Return only the lines running from the line with "doc.recompute()" down to the line with "cad_parts[obj.name] = obj", both included, exactly as they appear.
------------
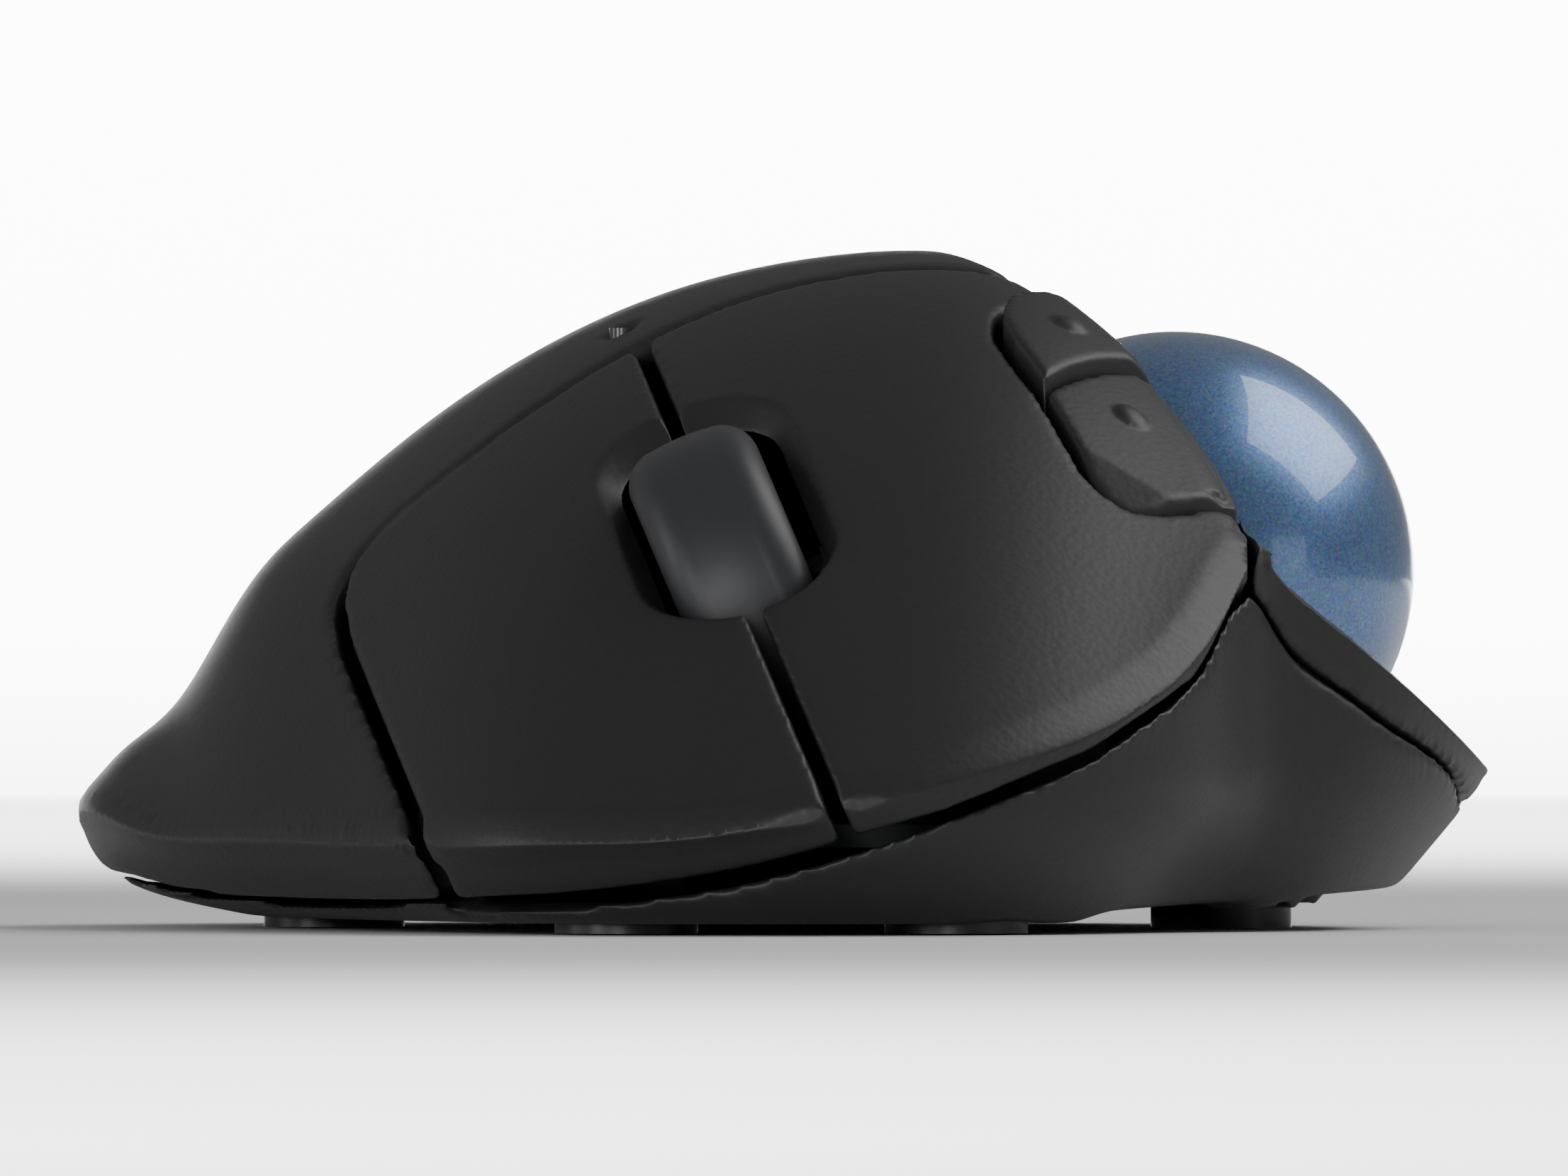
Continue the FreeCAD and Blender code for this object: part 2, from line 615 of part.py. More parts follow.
# ball, cup and its three support balls
solid_object("Sphere", "trackball", at(BALL.x, BALL.y, BALL.z), {"Radius": "dims.ballradius"})
cup = Part.makeSphere(CUP_OUT, BALL).cut(Part.makeSphere(BALL_R + size("cupgap"), BALL))
cup = cup.common(block(60, 60, 60, socket.multiply(at(0, 0, CUP_TOP - 60))))
LEGS = [(18, -9), (33.5, -8.5), (18, 13), (33.5, 12.5)]
for x, y in LEGS:
    foot_level = UNDER + max(FLOOR, lift_at(x + 2) + 1.1 if x > 21 else 0)
    leg = rod(1.8, 20, at(x, y, foot_level)).cut(Part.makeSphere(BALL_R + size("cupgap") + 0.6, BALL))
    cup = cup.fuse(leg.common(block(60, 60, 60, socket.multiply(at(0, 0, CUP_TOP - 60)))))
cup = cup.cut(rod(3.0, 20, at(SENSOR.x, SENSOR.y, 2)))
cup = cup.cut(rod(4.0, 20, at(EJECT.x, EJECT.y, 2)))
BEARINGS = []
reach = BALL_R + size("bearingradius") + 0.02
for turn in (90, 210, 330):
    out, down = math.cos(math.radians(36)), math.sin(math.radians(36))
    way = V(out * math.cos(math.radians(turn)), out * math.sin(math.radians(turn)), -down)
    spot = BALL + TILT.multVec(way) * reach
    BEARINGS.append(spot)
    cup = cup.fuse(Part.makeSphere(2.3, spot).cut(Part.makeSphere(BALL_R + size("cupgap"), BALL)))
for spot in BEARINGS:
    pocket = Part.makeCylinder(size("bearingradius") + 0.05, 6, spot + (spot - BALL).normalize() * 1.27, BALL - spot)
    cup = cup.cut(pocket)
node("ball_cup", cup)
beads = [solid_object("Sphere", "bead_%d" % i, at(b.x, b.y, b.z), {"Radius": "dims.bearingradius"}, False)
         for i, b in enumerate(BEARINGS, 1)]
combined("MultiFuse", "support_balls", beads[0], beads[1:])

# optical sensor under the cup
solid_object("Box", "sensor_board", at(SENSOR.x - 7, SENSOR.y - 7, 3.7),
             {"Length": 14.0, "Width": 14.0, "Height": 0.8})
solid_object("Box", "sensor_chip", at(SENSOR.x - 4.5, SENSOR.y - 4.5, 4.5), {"Length": 9.0, "Width": 9.0, "Height": 0.8})
solid_object("Cylinder", "sensor_lens", at(SENSOR.x, SENSOR.y, 5.3), {"Radius": 2.8, "Height": 1.4})

# main board with its switches
board = post([(-23, -45), (-17, -52), (13, -53), (21, -48), (24, -40), (24, -26), (-2, -26), (-2, -31), (-23, -31)], 0, size("boardthick"))
node("main_board", board, at(0, 0, size("boardheight")))


def switch_body(name, spot):
    """A snap-action switch: a block with its little plunger on top."""
    shape = Part.makeBox(5.8, 12.8, SWITCH_TALL - 0.7, V(-2.9, -6.4, 0))
    shape = shape.fuse(Part.makeBox(1.4, 2.6, 0.8, V(-0.7, -1.3, SWITCH_TALL - 0.8)))
    return node(name, shape, at(spot.x, spot.y, spot.z))


switch_body("primary_switch", PRIMARY_SWITCH)
switch_body("secondary_switch", SECONDARY_SWITCH)
TOE = V(9.6, -46.5, BOARD_TOP + 4.3 + 0.8)
wheel_switch = Part.makeBox(6, 6, 3.5, V(-3, -3, 0)).fuse(Part.makeCylinder(1.7, 4.3))
node("wheel_switch", wheel_switch, at(TOE.x, TOE.y, BOARD_TOP))

# side board and its two tact switches
flex = block(3.0, 8.0, 0.9, side_frame.multiply(at(0, 0, -1.0)))
for frame in (forward_frame, back_frame):
    flex = flex.fuse(block(5.6, 6.4, 1.0, frame.multiply(at(0, 0, -1.0))))
node("side_board", flex)
tact = Part.makeBox(4.2, 4.2, TACT - 0.5, V(-2.1, -2.1, 0)).fuse(Part.makeCylinder(1.2, TACT))
node("forward_switch", tact, forward_frame)
node("back_switch", tact.copy(), back_frame)

# wheel: tyre turned from a crowned profile, hub, axle
across = FreeCAD.Placement(V(0, 0, 0), FreeCAD.Rotation(V(0, 1, 0), 90))
half = size("wheelwidth") / 2
tyre_body = doc.addObject("PartDesign::Body", "wheel_tyre")
tyre_body.Label = "wheel_tyre"
section = tyre_body.newObject("Sketcher::SketchObject", "tyre_section")
plane = [f for f in tyre_body.Origin.OriginFeatures if f.Role == "XZ_Plane"][0]
section.AttachmentSupport = (plane, "")
section.MapMode = "FlatFace"
R = size("wheelradius")
r0 = size("hubradius")
edge = R - 2.85
bow = 1.91
rings = [V(r0, -half, 0), V(edge, -half, 0), V(edge + bow, -half + 0.79, 0), V(R - 0.15, -half + 2.7, 0), V(R, 0, 0),
         V(R - 0.15, half - 2.7, 0), V(edge + bow, half - 0.79, 0), V(edge, half, 0), V(r0, half, 0)]
section.addGeometry(Part.LineSegment(rings[0], rings[1]), False)
section.addGeometry(Part.Arc(rings[1], rings[2], rings[3]), False)
section.addGeometry(Part.Arc(rings[3], rings[4], rings[5]), False)
section.addGeometry(Part.Arc(rings[5], rings[6], rings[7]), False)
section.addGeometry(Part.LineSegment(rings[7], rings[8]), False)
section.addGeometry(Part.LineSegment(rings[8], rings[0]), False)
turned = tyre_body.newObject("PartDesign::Revolution", "tyre_turn")
turned.Profile = section
turned.ReferenceAxis = (section, ["V_Axis"])
turned.Angle = 360.0
tyre_body.Placement = wheel_deck.multiply(across)
nodes.append(tyre_body)


def barrel(name, radius, length, keep=True, shift=0.0):
    frame = wheel_deck.multiply(FreeCAD.Placement(V(-length / 2 + shift, 0, 0), across.Rotation))
    return solid_object("Cylinder", name, frame, {"Radius": radius, "Height": length}, keep)


hub_blank = barrel("hub_blank", "dims.hubradius", size("wheelwidth") - 1.0, False)
hub_bore = barrel("hub_bore", "dims.axleradius", size("wheelwidth") + 4, False)
combined("Cut", "wheel_hub", hub_blank, hub_bore)
AXLE_SHIFT = 2.6
axle = barrel("wheel_axle", "dims.axleradius", size("axlelength"), True, AXLE_SHIFT)
axle.setExpression("Height", "dims.axlelength")

# carriage: two cheeks, a bridge behind the wheel, the pivot pin and the toe over the wheel switch
cheek_outline = [(-10.5, -10.5), (15, -10.5), (17.4, -8), (15, -5), (6, 1.6), (-4.5, 1.6), (-10.5, -5)]


def cheek(p):
    points = [V(p, y, q) for y, q in cheek_outline] + [V(p, cheek_outline[0][0], cheek_outline[0][1])]
    return Part.Face(Part.makePolygon(points)).extrude(V(1.4, 0, 0))


carriage = fused(cheek(-7.4), [cheek(6.0), Part.makeBox(14.8, 2.0, 3.0, V(-7.4, 14.2, -10.5))])
carriage = carriage.fuse(Part.makeCylinder(size("axleradius"), 18.2, V(-9.1, PIVOT.y, PIVOT.z), V(1, 0, 0)))
carriage = carriage.cut(Part.makeCylinder(size("axleradius") + 0.05, 30, V(-15, 0, 0), V(1, 0, 0)))
toe_top = wheel_deck.inverse().multVec(V(TOE.x, TOE.y, TOE.z))
toe = Part.makeBox(3.2, 2.6, 6.0, V(TOE.x - 1.6, TOE.y - 1.3, TOE.z))
toe.Placement = wheel_deck.inverse()
carriage = carriage.fuse(toe)
node("wheel_carriage", carriage, wheel_deck)
encoder = Part.makeBox(4.6, 10, 9.5, V(7.5, -5, -9.0)).cut(
    Part.makeCylinder(size("axleradius") + 0.05, 30, V(-15, 0, 0), V(1, 0, 0)))
node("wheel_encoder", encoder, wheel_deck)

# AA cell, its two contacts, the receiver and the door
can = solid_object("Cylinder", "cell_can", FreeCAD.Placement(CELL, FreeCAD.Rotation(V(1, 0, 0), -90)),
                   {"Radius": "dims.celldiameter / 2", "Height": "dims.celllength"}, False)
nub = solid_object("Cylinder", "cell_nub", FreeCAD.Placement(V(CELL.x, CELL.y + size("celllength") - 1, CELL.z),
                   FreeCAD.Rotation(V(1, 0, 0), -90)), {"Radius": 2.7, "Height": 2.2}, False)
combined("MultiFuse", "battery", can, [nub])
CELL_END = CELL.y + size("celllength") + 1.2
solid_object("Box", "battery_contact", at(CELL.x - 4, CELL_END, CELL.z - 4),
             {"Length": 8.0, "Width": 27.2 + 0.3 - CELL_END, "Height": 8.0})
turns = Part.makeHelix(0.95, 2.35, 3.4)
wire = Part.Wire(turns.Edges).makePipeShell([Part.Wire([Part.makeCircle(0.3, V(3.4, 0, 0), V(0, 1, 0))])], True, True)
coil = wire.fuse(Part.makeCylinder(4.6, 0.4, V(0, 0, -0.55)))
node("battery_spring", coil, FreeCAD.Placement(V(CELL.x, BAY[2] + 0.3 + 0.56, CELL.z), FreeCAD.Rotation(V(1, 0, 0), -90)))
plug = solid_object("Box", "plug_shell", at(CELL.x - 6, 28.7, 3.3), {"Length": 12.0, "Width": 12.2, "Height": 4.5}, False)
cap = solid_object("Box", "plug_cap", at(CELL.x - 7.2, 40.7, 2.5), {"Length": 14.4, "Width": 6.6, "Height": 6.1}, False)
combined("MultiFuse", "receiver", plug, [cap])
solid_object("Box", "battery_door", at(BAY[0] + 0.15, BAY[2] + 0.15, UNDER),
             {"Length": BAY[1] - BAY[0] - 0.3, "Width": BAY[3] - BAY[2] - 0.3, "Height": 1.45})

# underside controls
slider_knob = solid_object("Box", "slider_knob", at(SLOT.x + 0.3, SLOT.y + 0.3, UNDER), {"Length": 5.0, "Width": 3.4, "Height": 2.0}, False)
slider_plate = solid_object("Box", "slider_plate", at(SLOT.x - 0.7, SLOT.y - 1, UNDER + FLOOR + 0.1),
                            {"Length": 7.0, "Width": 6.0, "Height": 1.2}, False)
combined("MultiFuse", "power_slider", slider_knob, [slider_plate])
pair_cap = solid_object("Cylinder", "pair_cap", at(PAIR.x, PAIR.y, UNDER), {"Radius": 2.1, "Height": 2.6}, False)
pair_rim = solid_object("Cylinder", "pair_rim", at(PAIR.x, PAIR.y, UNDER + FLOOR + 0.05), {"Radius": 3.0, "Height": 0.9}, False)
combined("MultiFuse", "pairing_button", pair_cap, [pair_rim])
solid_object("Cylinder", "light_pipe", at(LIGHT[0], LIGHT[1], hump(LIGHT[0], LIGHT[1]) - 5.0), {"Radius": 0.95, "Height": 4.9})

# screws and feet
for i, (x, y) in enumerate(SCREWS, 1):
    low = UNDER + 0.15 + lift_at(x)
    shank = solid_object("Cylinder", "shank_%d" % i, at(x, y, low + 1.15), {"Radius": "dims.screwradius", "Height": 9.0}, False)
    head = solid_object("Cylinder", "head_%d" % i, at(x, y, low), {"Radius": "dims.screwhead", "Height": 1.15}, False)
    combined("MultiFuse", "case_screw_%d" % i, head, [shank])
for i, (x, y) in enumerate(FEET, 1):
    solid_object("Cylinder", "foot_%d" % i, at(x, y, 0),
                 {"Radius": "dims.footradius", "Height": "dims.footthick + %.3f" % lift_at(x)})

doc.recompute()
for item in doc.Objects:
    if "Invalid" in item.State or "Error" in item.State:
        raise RuntimeError(item.Name + " did not recompute")
for item in nodes:
    if item.Shape.isNull() or not item.Shape.isValid():
        raise RuntimeError(item.Label + " has no sound shape")
    item.Shape.exportStep("parts/%s.step" % item.Label)
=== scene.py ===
import json
import math

import bpy
import numpy as np
from mathutils import Matrix, Vector
from mathutils.bvhtree import BVHTree

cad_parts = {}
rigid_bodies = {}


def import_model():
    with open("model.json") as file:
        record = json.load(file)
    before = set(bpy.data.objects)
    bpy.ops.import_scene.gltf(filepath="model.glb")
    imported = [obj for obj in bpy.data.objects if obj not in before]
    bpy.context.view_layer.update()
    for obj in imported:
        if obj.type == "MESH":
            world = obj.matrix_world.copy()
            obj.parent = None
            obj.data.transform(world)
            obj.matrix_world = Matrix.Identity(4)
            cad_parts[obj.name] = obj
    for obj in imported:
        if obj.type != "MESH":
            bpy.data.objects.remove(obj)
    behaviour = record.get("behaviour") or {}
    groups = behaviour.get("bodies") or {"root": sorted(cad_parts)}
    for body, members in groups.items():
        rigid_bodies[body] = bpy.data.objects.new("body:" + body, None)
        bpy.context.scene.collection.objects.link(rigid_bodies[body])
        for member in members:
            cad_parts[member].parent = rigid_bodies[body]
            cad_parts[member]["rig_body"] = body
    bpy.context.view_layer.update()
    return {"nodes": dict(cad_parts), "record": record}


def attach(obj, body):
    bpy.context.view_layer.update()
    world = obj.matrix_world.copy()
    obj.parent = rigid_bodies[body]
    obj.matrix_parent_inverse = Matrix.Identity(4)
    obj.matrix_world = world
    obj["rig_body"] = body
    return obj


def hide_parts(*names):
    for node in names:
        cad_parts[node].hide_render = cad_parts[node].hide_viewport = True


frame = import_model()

MM = 0.001
scene = bpy.context.scene
nodes = frame["nodes"]


# ---------------------------------------------------------------- the form of the shell, in millimetres

def spline(rows):
    """A natural cubic curve through rows of (position, value, ...); works on whole arrays."""
    table = np.array(rows, float)
    x, values = table[:, 0], table[:, 1:]
    n, h = len(x), np.diff(x)
    a, b = np.zeros((n, n)), np.zeros_like(values)
    a[0, 0] = a[-1, -1] = 1
    for i in range(1, n - 1):
        a[i, i - 1:i + 2] = h[i - 1], 2 * (h[i - 1] + h[i]), h[i]
        b[i] = 6 * ((values[i + 1] - values[i]) / h[i] - (values[i] - values[i - 1]) / h[i - 1])
    bend = np.linalg.solve(a, b)

    def at(p):
        p = np.clip(p, x[0], x[-1])
        i = np.clip(np.searchsorted(x, p) - 1, 0, n - 2)
        left, right = (x[i + 1] - p)[..., None], (p - x[i])[..., None]
        step = h[i][..., None]
        out = (bend[i] * left ** 3 + bend[i + 1] * right ** 3) / (6 * step)
        out += (values[i] / step - bend[i] * step / 6) * left
        out += (values[i + 1] / step - bend[i + 1] * step / 6) * right
        return [out[..., k] for k in range(values.shape[1])]
    return at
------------
== TASK RESULT ==
doc.recompute()
for item in doc.Objects:
    if "Invalid" in item.State or "Error" in item.State:
        raise RuntimeError(item.Name + " did not recompute")
for item in nodes:
    if item.Shape.isNull() or not item.Shape.isValid():
        raise RuntimeError(item.Label + " has no sound shape")
    item.Shape.exportStep("parts/%s.step" % item.Label)
=== scene.py ===
import json
import math

import bpy
import numpy as np
from mathutils import Matrix, Vector
from mathutils.bvhtree import BVHTree

cad_parts = {}
rigid_bodies = {}


def import_model():
    with open("model.json") as file:
        record = json.load(file)
    before = set(bpy.data.objects)
    bpy.ops.import_scene.gltf(filepath="model.glb")
    imported = [obj for obj in bpy.data.objects if obj not in before]
    bpy.context.view_layer.update()
    for obj in imported:
        if obj.type == "MESH":
            world = obj.matrix_world.copy()
            obj.parent = None
            obj.data.transform(world)
            obj.matrix_world = Matrix.Identity(4)
            cad_parts[obj.name] = obj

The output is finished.